About 300 of these pieces are on display in an exhibit called "Possession Obsession: Objects from Andy Warhol's Personal Collection" that just opened at the Andy Warhol Museum in Pittsburgh.
The museum also holds his 608 cardboard-box "time capsules," into which he pitched all the ephemera of his life. The boxes are slowly being opened by museum archivists, who, like archaeologists, must laboriously catalog every item.
Among the surprises discovered so far were a piece of Caroline Kennedy's wedding cake, a dress that probably belonged to Jean Harlow, $14,000, and the pizza.
Assistant archivist Matthew Wrbican insists, "The weirdest thing in the time capsules has got to be a mummified foot."
Regardless of the oddities or inanities within, the boxes are regarded as invaluable windows into Warhol's life and times. Despite his reputation for kitsch, Warhol was considered a canny collector whose attraction to something like Fiestaware actually drove up the market and inspired its maker to begin production again.
"He really had an eccentric, really interesting eye," says exhibit curator John Smith. Mr.
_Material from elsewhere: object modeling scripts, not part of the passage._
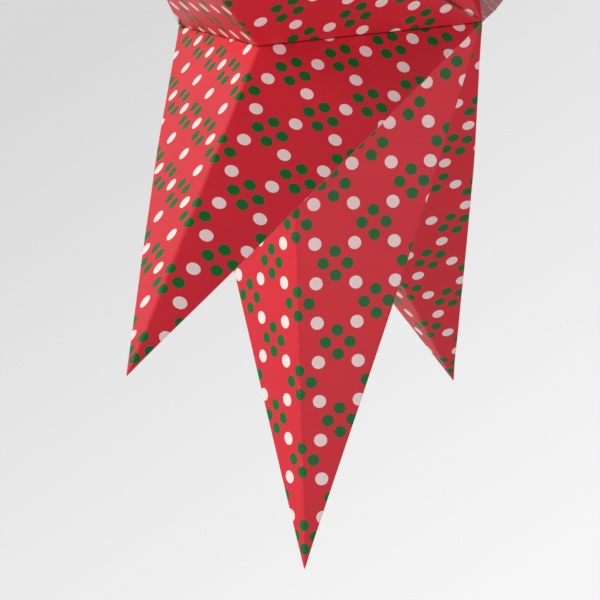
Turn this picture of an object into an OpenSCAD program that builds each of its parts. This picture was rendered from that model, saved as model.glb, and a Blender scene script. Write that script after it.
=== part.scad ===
// Hanging paper star with seven hollow points.
// Each point is one sheet of card, folded to four long panels round its tip and closed by a seam
// tab. Glue flaps along its notch edges lie face to face with those of the next point.
// The star's axis runs along Y through both centres. The origin is the top notch, where it hangs.

/* [Star] */
// Distance from the star's centre to the tip of a point
tip_r = 350; // [200:5:500]
// Distance from the star's centre to the notch between two points
notch_r = 112; // [80:1:150]
// Distance from the middle plane to the front centre and to the back centre
half_depth = 107; // [70:1:150]
// How far the lower points close up under the star's own weight, in degrees
settle_angle = 2.9; // [0:0.1:6]

/* [Sheet] */
// Thickness of the card
card = 0.4; // [0.3:0.1:1]
// Length trimmed off each fold at the front and back centres, beyond what the card's thickness takes
centre_trim = 0.5; // [0:0.1:8]

/* [Glue flaps] */
// Width of the flaps along the notch edges
flap_w = 9; // [5:0.5:15]
// Length of notch edge left free of flap at each end
flap_setback = 2; // [1.5:0.5:6]
// Angle left free between a flap's slanting end and the middle plane or the star's axis, in degrees
flap_end_angle = 6; // [3:1:12]
// Width of the tab that closes each sheet along its back ridge
tab_w = 10; // [5:0.5:15]
// Length of back ridge left free of tab at the tip
tab_tip_setback = 45; // [30:1:80]
// Length of back ridge left free of tab at the centre
tab_centre_setback = 20; // [15:1:40]

/* [Hanging] */
// Width across the corners of the square opening snipped through the top notch for a cord
cord_opening = 34; // [16:1:50]

/* [Hidden] */
POINTS = 7;
// Thicknesses of card that crowd out the end of a fold where the points meet at a centre
CROWD_RATIO = 4;
fold_trim = centre_trim + CROWD_RATIO * card;
// Slants of a flap's ends from its fold, so that flaps in one joint keep clear of each other
notch_slant = atan(half_depth / notch_r) - flap_end_angle;
centre_slant = atan(notch_r / half_depth) - flap_end_angle;

// Angle of a tip from straight down. Tip 0 hangs straight down and the others go both ways from it.
function tip_angle(k) = k * 360 / POINTS - settle_angle * sin(k * 360 / POINTS);

// Angle of the notch between tip k and tip k + 1, halfway between them
function notch_angle(k) = (tip_angle(k) + tip_angle(k + 1)) / 2;

// Place at a radius and an angle from straight down, in the middle plane
function around(radius, angle) = [-radius * sin(angle), 0, -radius * cos(angle)];

// A plane is its unit normal and its distance from the star's centre along it
function plane(normal, place) = let (n = normal / norm(normal)) [n, n * place];

// Plane through three places, with its normal turned away from a place on its inner side
function plane_through(a, b, c, inner) =
    let (n = cross(b - a, c - a), side = n * (a - inner) > 0 ? 1 : -1)
    plane(n * side, a);

// The same plane moved inwards
function inset(p, distance) = [p[0], p[1] - distance];

// Place where three planes meet
function meet(p, q, s) =
    (p[1] * cross(q[0], s[0]) + q[1] * cross(s[0], p[0]) + s[1] * cross(p[0], q[0]))
    / (p[0] * cross(q[0], s[0]));

function unit(v) = v / norm(v);

// Place at a distance from one place towards another
function towards(from, to, distance) = from + distance * unit(to - from);

// A fold corner: the place on the outer face of the card and the one behind it on the inner face
function fold_corner(outer, p, q, s) = [outer, meet(p, q, s)];

// Length that a snip takes off a notch edge, where half_width is half the opening's width
function snip_length(centre, notch, half_width) = half_width / abs(unit(centre - notch)[1]);

// Corners of one quarter of the sheet that no other quarter shares: where its notch edge ends at
// the centre, and the glue flap. other_centre and other_notch belong to the panels beside it.
function quarter_points(tip, centre, notch, other_centre, other_notch, inner, half_width) =
    let (
        panel = inset(plane_through(tip, centre, notch, inner), card),
        joint = plane_through(centre, other_centre, notch, inner),
        flap_back = inset(joint, card),
        behind = -card * joint[0],
        edge_end = towards(centre, notch, fold_trim),
        along = unit(centre - notch),
        square_on = cross(joint[0], along),
        inwards = square_on * sign(square_on * (other_centre - centre)),
        notch_start = notch + (snip_length(centre, notch, half_width) + flap_setback) * along,
        centre_start = edge_end - flap_setback * along,
        notch_corner = notch_start + flap_w * (along / tan(notch_slant) + inwards),
        centre_corner = centre_start - flap_w * (along / tan(centre_slant) - inwards),
        notch_cut = plane(cross(joint[0], notch_corner - notch_start), notch_corner),
        centre_cut = plane(cross(joint[0], centre_corner - centre_start), centre_corner)
    )
    concat(
        fold_corner(edge_end, panel, joint, trim_plane(tip, centre, notch, other_notch, inner)),
        [meet(panel, joint, centre_cut), centre_corner, notch_corner, meet(panel, joint, notch_cut)],
        [meet(panel, flap_back, centre_cut), centre_corner + behind, notch_corner + behind],
        [meet(panel, flap_back, notch_cut)]
    );

// Plane of the cut that trims the folds at a centre
function trim_plane(tip, centre, notch, other_notch, inner) =
    plane_through(
        towards(centre, tip, fold_trim), towards(centre, notch, fold_trim),
        towards(centre, other_notch, fold_trim), inner
    );

// Vertices come in this order: those that quarters share, each quarter's own, the seam tab's, then
// those where a snip across a notch meets the notch edges
SHARED_COUNT = 10;
OWN_COUNT = 10;
TAB = SHARED_COUNT + 4 * OWN_COUNT;
SNIP = TAB + 8;

// Faces of a quarter by vertex number, which half of the quarters take in reverse order. Each is a
// triangle or has no corner that turns inwards. c and n number its centre and its notch, seam lists
// the tab's corners along its centre fold, and snipped says whether the notch is cut open.
function quarter_faces(c, n, seam, snipped) =
    let (
        tip = 0, fold = 2 + 2 * c, notch = 6 + 2 * n, edge = SHARED_COUNT + OWN_COUNT * (2 * c + n),
        front = [for (i = [2:5]) edge + i], back = [for (i = [6:9]) edge + i],
        end = snipped ? SNIP + 2 * c : notch,
        tabbed = len(seam) > 0, tip_side = tabbed ? seam[2] : tip + 1,
        centre_side = tabbed ? seam[1] : tip + 1
    )
    [
        [tip, fold, edge, end, if (snipped) notch],
        if (snipped) [notch, end, end + 1, notch + 1],
        [edge, edge + 1, front[0]],
        [end, edge, front[0], front[3]],
        [end, front[3], end + 1],
        front,
        [back[0], back[1], front[1], front[0]],
        [back[1], back[2], front[2], front[1]],
        [back[2], back[3], front[3], front[2]],
        flipped(back),
        [end + 1, front[3], back[3]],
        [back[0], front[0], edge + 1],
        if (tabbed) [fold + 1, seam[0], seam[1]],
        if (tabbed) [seam[2], seam[3], tip + 1],
        if (tabbed) [tip + 1, notch + 1, tip_side],
        if (snipped) [tip_side, notch + 1, end + 1],
        [tip_side, end + 1, back[3]],
        if (tabbed) [tip_side, back[3], centre_side],
        [centre_side, back[3], back[0]],
        [centre_side, back[0], fold + 1],
        [back[0], edge + 1, fold + 1],
        [fold, fold + 1, edge + 1, edge]
    ];

function flipped(face) = [for (i = [len(face) - 1:-1:0]) face[i]];

// Corners of the tab that is hinged on one panel at the back and glued under the other: four where
// it meets the card it is glued to, then four on its own inner face
function tab_points(tip, back, glued, hinged, glued_notch) =
    let (
        ridge = unit(back - tip),
        edge_side = unit(cross(ridge, glued[0])),
        inwards = edge_side * sign(edge_side * (glued_notch - tip)),
        tip_cut = plane(ridge - inwards, tip + tab_tip_setback * ridge),
        centre_cut = plane(ridge + inwards, back - tab_centre_setback * ridge),
        free_edge = plane(inwards, tip + tab_w * inwards)
    )
    [
        for (side = [glued, inset(glued, card)])
            each [
                meet(side, hinged, tip_cut), meet(side, hinged, centre_cut),
                meet(side, free_edge, centre_cut), meet(side, free_edge, tip_cut)
            ]
    ];

TAB_FACES = [
    [TAB + 2, TAB + 1, TAB + 5, TAB + 6],
    [TAB + 3, TAB + 2, TAB + 6, TAB + 7],
    [TAB, TAB + 3, TAB + 7, TAB + 4],
    [TAB + 4, TAB + 7, TAB + 6, TAB + 5]
];
SEAMS = [[TAB + 1, TAB + 2, TAB + 3, TAB], [TAB + 1, TAB + 5, TAB + 4, TAB]];

// The folded sheet of one point, flaps and tab included, as one closed skin. The corners that
// quarters share are the tip, the trimmed folds at both centres and the two notches. half_widths
// has half the opening's width for a notch that is snipped, and 0 for one that isn't.
module folded_sheet(tip, centres, notches, half_widths) {
    inner = (tip + notches[0] + notches[1]) / 3;
    panels = [for (c = centres) [for (n = notches) inset(plane_through(tip, c, n, inner), card)]];
    joints = [for (n = notches) plane_through(centres[0], centres[1], n, inner)];
    shared = concat(
        fold_corner(tip, panels[0][0], panels[1][0], panels[0][1]),
        [
            for (c = [0, 1]) each fold_corner(
                towards(centres[c], tip, fold_trim), panels[c][0], panels[c][1],
                trim_plane(tip, centres[c], notches[0], notches[1], inner)
            )
        ],
        [
            for (n = [0, 1]) each fold_corner(
                towards(notches[n], tip, half_widths[n] / (unit(notches[n] - tip) * joints[n][0])),
                panels[0][n], panels[1][n], inset(joints[n], half_widths[n])
            )
        ]
    );
    quarters = [
        for (c = [0, 1], n = [0, 1])
            each quarter_points(
                tip, centres[c], notches[n], centres[1 - c], notches[1 - n], inner, half_widths[n]
            )
    ];
    tab = tab_points(tip, centres[1], panels[1][0], panels[1][1], notches[0]);
    snips = [
        for (n = [0, 1], c = [0, 1])
            let (end = towards(notches[n], centres[c], snip_length(centres[c], notches[n], half_widths[n])))
            if (half_widths[n] > 0)
                each fold_corner(end, panels[c][n], joints[n], plane([0, 1, 0], end))
    ];
    polyhedron(
        points = concat(shared, quarters, tab, snips),
        faces = [
            for (c = [0, 1], n = [0, 1])
                for (face = quarter_faces(c, n, c == 1 ? SEAMS[n] : [], half_widths[n] > 0))
                    c == n ? flipped(face) : face,
            each TAB_FACES
        ]
    );
}

// Point by its number, counted round from the top notch, in the frame of the whole star
module point(number) {
    last = (POINTS - 1) / 2;
    k = number - 1 - last;
    tip = around(tip_r, tip_angle(k));
    centres = [[0, -half_depth, 0], [0, half_depth, 0]];
    notches = [around(notch_r, notch_angle(k)), around(notch_r, notch_angle(k - 1))];
    half_widths = [k == last ? cord_opening / 2 : 0, k == -last ? cord_opening / 2 : 0];
    color("crimson") translate([0, 0, -notch_r]) folded_sheet(tip, centres, notches, half_widths);
}

for (i = [1:POINTS]) point(i);
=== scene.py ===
import math

import bmesh
import bpy
import numpy as np
from mathutils import Matrix, Vector


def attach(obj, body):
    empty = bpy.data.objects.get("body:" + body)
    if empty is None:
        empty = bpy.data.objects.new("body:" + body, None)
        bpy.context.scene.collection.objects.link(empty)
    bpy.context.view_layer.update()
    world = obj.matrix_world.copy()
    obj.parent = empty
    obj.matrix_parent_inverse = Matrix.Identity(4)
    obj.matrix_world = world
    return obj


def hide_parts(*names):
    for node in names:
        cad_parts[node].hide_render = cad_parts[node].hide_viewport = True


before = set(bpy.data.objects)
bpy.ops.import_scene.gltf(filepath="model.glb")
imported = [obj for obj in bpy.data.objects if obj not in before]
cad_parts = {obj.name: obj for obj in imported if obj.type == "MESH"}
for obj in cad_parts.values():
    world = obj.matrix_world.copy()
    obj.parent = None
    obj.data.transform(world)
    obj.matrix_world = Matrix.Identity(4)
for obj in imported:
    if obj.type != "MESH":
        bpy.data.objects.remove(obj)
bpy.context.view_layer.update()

# The star, in metres and degrees, as the part's source has it
POINTS = 7
TIP_R, NOTCH_R, HALF_DEPTH, SETTLE = 0.350, 0.112, 0.107, 2.9
CARD, CENTRE_TRIM, CROWD_RATIO = 0.0004, 0.0005, 4
FOLD_TRIM = CENTRE_TRIM + CROWD_RATIO * CARD
FLAP_W, FLAP_SETBACK, FLAP_END_ANGLE = 0.009, 0.002, 6.0
TAB_W, TAB_TIP_SETBACK, TAB_CENTRE_SETBACK = 0.010, 0.045, 0.020
CORD_OPENING = 0.034

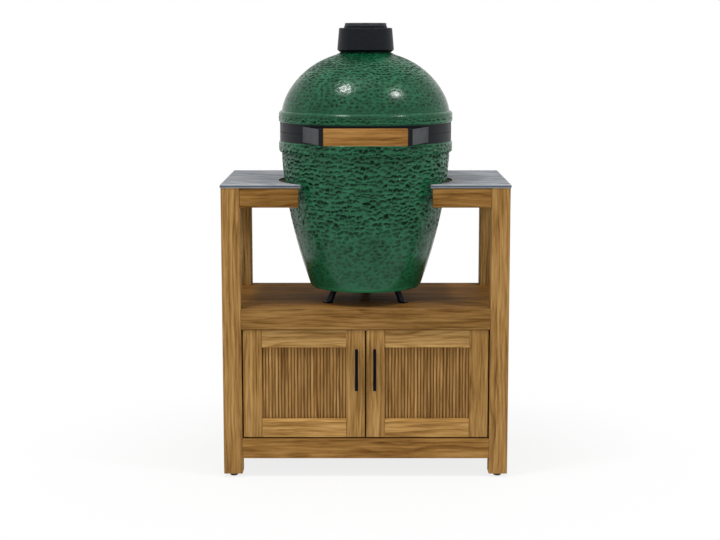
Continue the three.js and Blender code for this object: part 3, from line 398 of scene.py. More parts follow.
def stone_recipe(recipe):
    metal = bpy.context.scene.metal
    place = recipe.objects_place()
    slant = recipe.add("ShaderNodeVectorRotate", {"Vector": place, "Angle": math.radians(24)})
    drift = recipe.vector("MULTIPLY", slant.outputs[0], (0.45, 2.4, 1.0))
    cloud = recipe.noise(drift, 9.0, 5.0, 0.62)
    vein = recipe.noise(drift, 34.0, 4.0, 0.7)
    streak = recipe.noise(recipe.vector("MULTIPLY", drift, (0.7, 1.6, 1.0)), 60.0, 2.0, 0.5)
    speck = recipe.noise(place, 420.0, 2.0, 0.7)
    veined = recipe.spread(vein, 0.4, 0.8, -0.15, 0.35)
    figure = recipe.math("ADD", recipe.spread(cloud, 0.36, 0.64), veined)
    colour = recipe.ramp(figure, (0.15, metal.stone_dark), (0.85, metal.stone_light))
    colour = recipe.mix(recipe.spread(streak, 0.54, 0.68, 0.0, 0.8), colour, metal.stone_light)
    colour = recipe.mix(recipe.spread(speck, 0.55, 0.75, 0.0, 0.35), colour, metal.stone_light)
    recipe.shade(
        Base_Color=colour,
        Roughness=recipe.spread(cloud, 0.3, 0.7, 0.60, 0.76),
        Specular_IOR_Level=0.2,
        Normal=recipe.bump(speck, 0.12, 0.0003),
    )


def glaze_recipe(recipe):
    glaze = bpy.context.scene.glaze
    # The pit attribute holds pooled glaze in the pits and painted shade on the bowls' upper sides
    # and at the lid's neck; the ramp below darkens the glaze by it
    pit = recipe.attribute("pit", "Fac")
    place = recipe.objects_place()
    drift = recipe.noise(place, 14.0, 3.0, 0.6)
    grain = recipe.noise(place, 900.0, 2.0, 0.6)
    long = recipe.vector("MULTIPLY", place, (150.0, 150.0, 290.0))
    ripple = recipe.noise(long, 1.0, 2.0, 0.55)
    pooling_and_shade = recipe.math("ADD", pit, recipe.spread(drift, 0.35, 0.7, -0.05, 0.10))
    rippled = recipe.spread(ripple, 0.3, 0.7, -0.11, 0.11)
    pooling_and_shade = recipe.math("ADD", pooling_and_shade, rippled, True)
    colour = recipe.ramp(pooling_and_shade, (0.0, glaze.thin), (0.30, glaze.glaze), (0.72, glaze.pooled_and_shade_colour))
    bowl = recipe.attribute("bowl", "Fac")
    least_coat = recipe.spread(bowl, 0.0, 0.3, 0.24, 0.02)
    relief = recipe.bump(ripple, bowl, 0.0018, recipe.bump(grain, 0.05, 0.0002))
    recipe.shade(
        Base_Color=colour,
        Roughness=recipe.spread(drift, 0.3, 0.7, 0.21, 0.26),
        Specular_IOR_Level=0.03,
        Coat_Weight=recipe.spread(pooling_and_shade, 0.05, 0.80, 0.55, least_coat),
        Coat_Roughness=0.215,
        Normal=relief,
        Coat_Normal=relief,
    )


def clay_recipe(recipe):
    clay = bpy.context.scene.glaze.clay
    place = recipe.objects_place()
    soot = recipe.spread(recipe.noise(place, 9.0, 4.0, 0.6), 0.42, 0.72)
    grit = recipe.noise(place, 520.0, 3.0, 0.7)
    crack = recipe.spread(recipe.cells(place, 95.0), 0.0, 0.5)
    dirty = tuple(channel * 0.42 for channel in clay)
    colour = recipe.mix(recipe.math("MULTIPLY", soot, 0.55), clay, dirty)
    recipe.shade(
        Base_Color=recipe.mix(recipe.spread(grit, 0.35, 0.65, 0.0, 0.25), colour, dirty),
        Roughness=recipe.spread(grit, 0.3, 0.7, 0.82, 0.96),
        Normal=recipe.bump(recipe.math("ADD", grit, crack), 0.3, 0.0005),
    )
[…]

Smith wants this exhibition to break down misperceptions that Warhol was dispassionate about what he collected.
Warhol's five-story house in New York City was packed so full of objects large and small that he wound up living in two rooms. Friends were never entertained there, and when estate executors entered the place after his death in 1987, they found indescribable clutter.
Almost priceless or nearly worthless, the objects were all treated the same just like the subjects of his singular art.